December 3rd 2017 – Exodus 16:11-15

And the LORD said to Moses, "I have heard the grumbling of the people of Israel. Say to them, 'At twilight you shall eat meat, and in the morning you shall be filled with bread. Then you shall know that I am the LORD your God.'" In the evening quail came up and covered the camp, and in the morning dew lay around the camp. And when the dew had gone up, there was on the face of the wilderness a fine, flake-like thing, fine as frost on the ground. When the people of Israel saw it, they said to one another, "What is it?" For they did not know what it was.
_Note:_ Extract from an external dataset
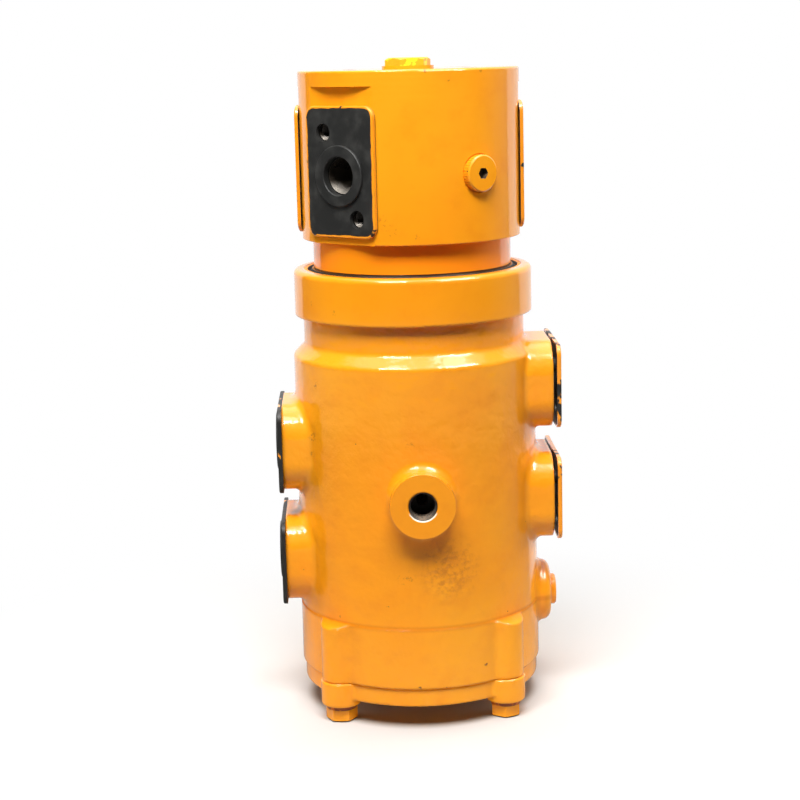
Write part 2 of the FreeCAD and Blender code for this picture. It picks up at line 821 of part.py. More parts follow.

And Moses said to them, "It is the bread that the LORD has given you to eat.

Exodus 16:11-15

Commentators tell us that it was a frequent occurrence in the springtime for large flights of quails to come eastwards over the Red Sea after their migration to Africa for the winter. Exhausted after a long flight, they would drop to the ground as soon as they reached land, when it would then be easy to capture and kill them. It seems likely that this is what happened on this occasion. But it is the timing of this bountiful provision that is the point here, and this that constitutes the miracle. The manna, however, that came down with the dew, has no possibility of 'natural' explanation. The word 'manna' comes from two Hebrew words, which may be rendered either 'What is this' or 'This is a gift'. The fact is, they did not know what it was, except that it had come from God. There was mystery about it, and there is a sense in which there is always mystery about the gifts of God. This is supremely so in the gift of all gifts, His Son Jesus Christ, for the Incarnation is essentially a mystery. Nor must we think it fanciful to speak of Christ in relation to the manna that was provided in the wilderness, for Paul himself interprets it in 1 Corinthians 10:3 with reference to Christ. He has always been the bread of life to His people (see also John 6:31ff). The Psalmist said of the manna, 'He satisfied them with the bread of heaven' (Psalm 105:40), and this is surely how we must interpret its meaning. It was a kind of sacramental meal, in which not only their bodies, but also their souls, were fed with the bounty of God. It is in the truest sense a type of Christ, the Bread of life, given for the life of the world.